Anime Kaiba (episodes 1-6)
Kaiba is a very visually strange series- this is good. In an era of increasingly cookie-cutter animation styles, it's easy to appreciate a visual style that can be roughly approximated as Osamu Tezuka meets Robert Crumb. The coloring style is simple but very distinctive, and even characters drawn with the same basic template are quite easy to distinguish.
The plot as well is ominous but at the same time incredibly intriguing. The first episode begins with the amnesiac Kaiba not having any idea what's going on, with the only clue he has of anything the locket he wears around his neck with a blurry picture of a girl in it. The viewer is dragged along with him as he's chased through a destructive, dystopian world where we soon learn that memories are king, and the main outlay of the upper class. s Kaiba leaves the planet, he doesn't know what's going on- but neither do we. But we'll likely soon find out.
The next several episodes have Kaiba exploring various planets where we get a strong sense of good worldbuilding. Some of them are dumps, other are tourist paradises. All of them revolve around memories as a discrete transferrable quantity, some moreso than others, and all of them have disturbing implications. But in spite of the largely self-contained nature of these episodes, the viewer gets a strong emotional impact from watching the characters deal with their issues.
Simply as a matter of visual spectacle and short storytelling, it's hard to understate the value of the first half of this series. It's Walking The Earth, but with the odd twist that the character doing the walking is nearly entirely helpless and at the mercy of others. Kaiba is forced to do some morally underhanded things in order to survive, with the only positive point being that the people he undercuts really aren't very good people, either. At the end of the sixth episode, we're left wanting for more, as it definitely seems something must be done- but as of yet neither the viewer nor Kaiba has any idea what that might be.
Anime Kaiba (episodes 7-12)
By the halfway point in the series, we get back to the main plot. And unfortunately, not only is the main plot is absurdly convoluted, it has nearly nothing to do with the first half if the series. The subtext of the dark mystery of a universe with transferrable memories is dropped in favor of a bizarre adventure concerning Warp, King of Memories, and the power struggle over the domain he controls. Memories go from thought-provoking Speculative Fiction to a plot device used in relation to the power struggle. It's a big disappointment in many ways- the main one being that the rebel forces, which had first been mentioned in the second episode, are described as terrorists who attack memory tanks. We even have an episode where Kaiba meets one such rebel. But the reason for these attacks ends up going largely unexplained- it's not at all clear how they're supposed to assist in the rebel's goals.

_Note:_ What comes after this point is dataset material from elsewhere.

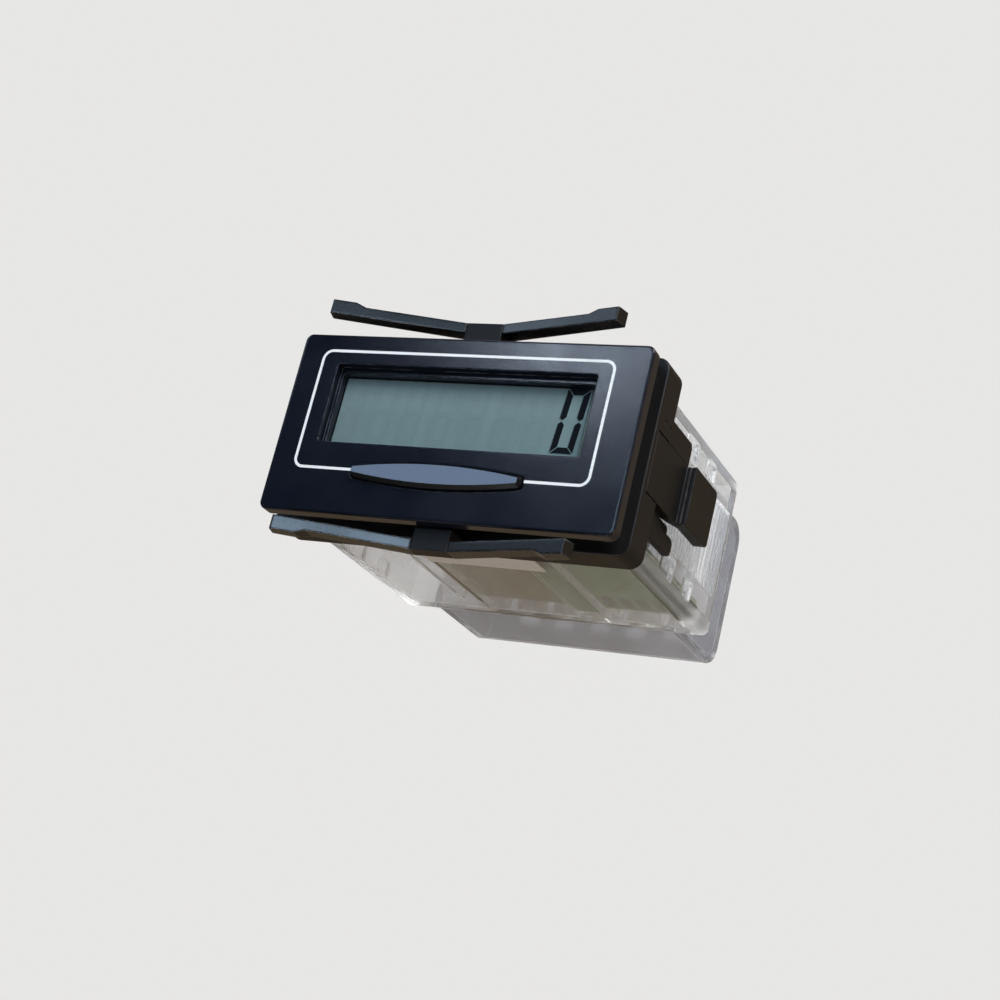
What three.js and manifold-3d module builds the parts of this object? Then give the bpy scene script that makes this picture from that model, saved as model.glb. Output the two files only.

What gets even worse treatment, though, is the sub-plot about the girl in the locket. Eventually, the full details of this relationship are explained- and it's a complete letdown. Again, it wouldn't be so bad, except that in an episode in the first half of the season, Kaiba meets her but doesn't realize it until the end, as neither of them are using their original bodies at that time, and the portrayal here is astonishingly poignant. The ten minutes spent in a later episode explaining how they came to know each other before the series starts comes off as incredibly cheap by comparison, and entirely unworthy of the emotional impact garnered by the spoiler'd episode.
Another problem is that a whole new set of characters is introduced in the second half of the series. None of them are given enough characterization for the viewer to really care about them, and the storm of reveals in the last few episodes comes off as extremely bland as a result.
I think if this were a 25-episode series a much better job could have bee done. It's hard to escape the feeling that eighteen episodes worth of material were crammed into just six episodes. As is such, I recommend watching the first six episodes, and then quitting while you're ahead on that high note.